Oh joy! Oh bliss! Oh rapture unforeseen!

To my shame, I have never before read anything by Richard Wilbur. I have heard friends mention him, and mentally put him on the list of “that to be read in the near future”, but had not yet sought him out.

Although I read in complete the many anthologies of poetry that graced my family’s shelves, my knowledge of anything very contemporary is sadly lacking. Fortunately, I have wonderful professors who randomly decide to recite poetry in class.

And then I fall in love.

This poem was made to imitate Old English poetry, with the stressed alliteration and caesuras.
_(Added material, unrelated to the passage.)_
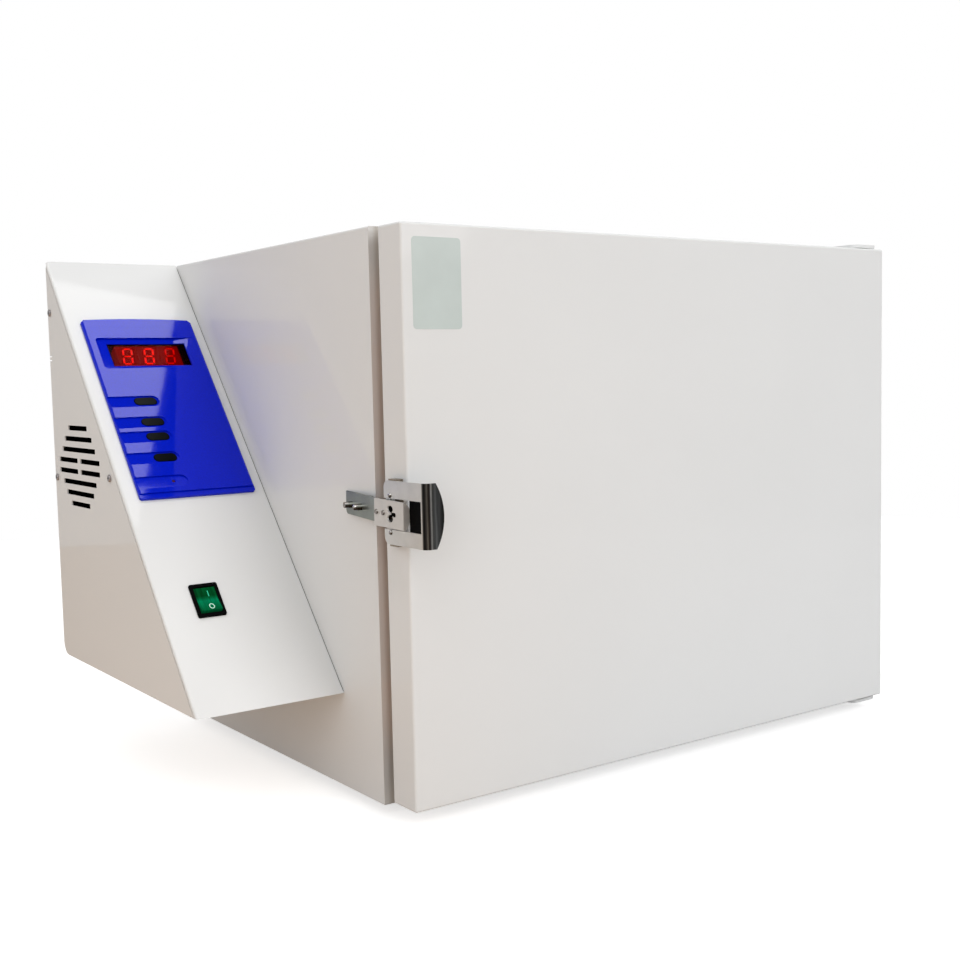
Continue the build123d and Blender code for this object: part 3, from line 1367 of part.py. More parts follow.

The form is magnificent; despite the occasional word of French lineage, it still stays close to the heart of “The Seafarer” or “The Wanderer”. And the form is in of itself part of the discussion of craftmanship, inviting not only the poem’s carefully honed lines but invoking the great makers of legend!


By Richard Wilbur

Huru Welandes
worc ne geswiceσ?
monna ænigum
σara σe Mimming can
heardne gehealdan.


An axe angles
                               from my neighbor’s ashcan;
It is hell’s handiwork,
                                              the wood not hickory,
The flow of the grain
                                           not faithfully followed.
The shivered shaft
                                       rises from a shellheap
Of plastic playthings,
                                             paper plates,
And the sheer shards
                                          of shattered tumblers
That were not annealed
                                             for the time needful.
At the same curbside,
                                           a cast-off cabinet
Of wavily warped
                                    unseasoned wood
Waits to be trundled
                                          in the trash-man’s truck.
Haul them off! Hide them!
                                                 The heart winces
For junk and gimcrack,
                                             for jerrybuilt things
And the men who make them
                                                 for a little money,
Bartering pride
                                  like the bought boxer
Who pulls his punches,
                                             or the paid-off jockey
Who in the home stretch
                                              holds in his horse.
Yet the things themselves
                                                 in thoughtless honor
Have kept composure,
                                          like captives who would not
Talk under torture.
                                        Tossed from a tailgate
Where the dump displays
                                              its random dolmens,
Its black barrows
                                     and blazing valleys,
They shall waste in the weather
                                                          toward what they were.
The sun shall glory
                                        in the glitter of glass-chips,
Foreseeing the salvage
                                             of the prisoned sand,
And the blistering paint
                                                peel off in patches,
That the good grain
                                        be discovered again.
Then burnt, bulldozed,
                                             they shall all be buried
To the depth of diamonds,
                                                 in the making dark
Where halt Hephaestus
                                           keeps his hammer
And Wayland’s work
                                       is worn away.